Le projet en lui-même était casse-gueule : réaliser un portrait (à la fois fidèle et romancé) de la vie de la plus grande chanteuse du monde qu'est Céline Dion en lui modifiant son patronyme et en lui donnant les traits d'une actrice et humoriste française qui l'interpréterait à tous les âges de sa vie (en tentant donc de reproduire son accent québécois et ses mimiques). Ce pari osé ne pouvait qu'être une mauvaise idée sur le papier et c'est bien pour cette raison qu'au sortir de la salle de cinéma un étrange sentiment de surprise agréable nous traverse. Comment Valérie Lemercier a-t-elle donc pu créer un film juste et touchant sans tomber dans les terribles affres du biopic ? La réponse à cette interrogation se situe justement dans l'intention initiale de la réalisatrice/actrice dont l'amour pour la chanteuse transperce l'écran.
Ce qui comptait pour Valérie Lemercier c'était d'abord et surtout de raconter la vie de Céline Dion au prisme de son amour pour René (ici Guy-Claude) et c'est précisément par ce biais que la cinéaste réussit à retransmettre sa propre admiration pour la chanteuse. Il ne s'agit pas seulement ici d'un déploiement de faits et d'événements concernant le personnage biographié, comme c'est le cas dans beaucoup de récents biopics, mais plutôt d'une représentation d'une très grande tendresse pour tout ce qui gravite autour de la star. Ses joies et ses peines sont livrées aux spectateurs avec la plus grande des générosités, parfois excessivement mais de manière toujours juste, et c'est bien l'interprétation de Valérie Lemercier qui en est la qualité première. En effet, le pouvoir tragi-comique de la comédienne donne au personnage d'Aline une force à la fois grave et frivole et qui concède donc une certaine nuance, recherchée, au film. Parallèlement à la performance de l'actrice, le ton d'Aline permet une nouvelle fois au film d'élever les spécificités de son caractère biographique.
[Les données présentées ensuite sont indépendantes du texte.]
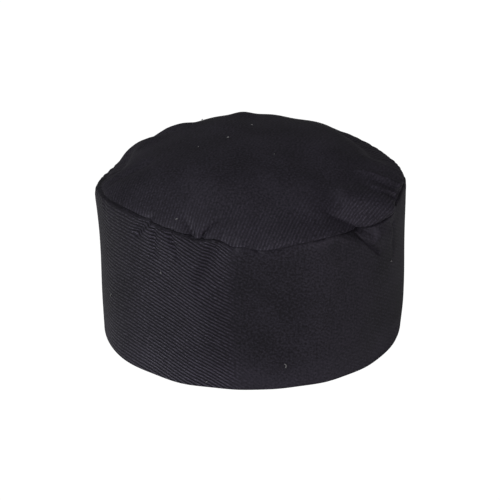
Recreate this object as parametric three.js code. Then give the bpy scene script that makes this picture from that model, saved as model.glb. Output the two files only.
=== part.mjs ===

Effectivement, Aline oscille en permanence entre premier et millième degré, entre sérieux et frivole et c'est précisément la grande force du film : ne pas se prendre au sérieux tout en révélant un grand dévouement pour raconter la vie d'une star adorée.
Lemercier, qui tient là son meilleur film, déjoue donc toutes les attentes grâce à la tendresse qu'elle porte à son personnage et à celle qu'il est censé représenter. La dernière séquence, la plus belle du film, apparaît alors comme un feu d'artifice où Aline/Céline/Valérie se révèle à travers la performance entière et formidable de la chanson "Ordinaire" qui nous prouve une fois de plus que ce film n'a justement rien d'ordinaire.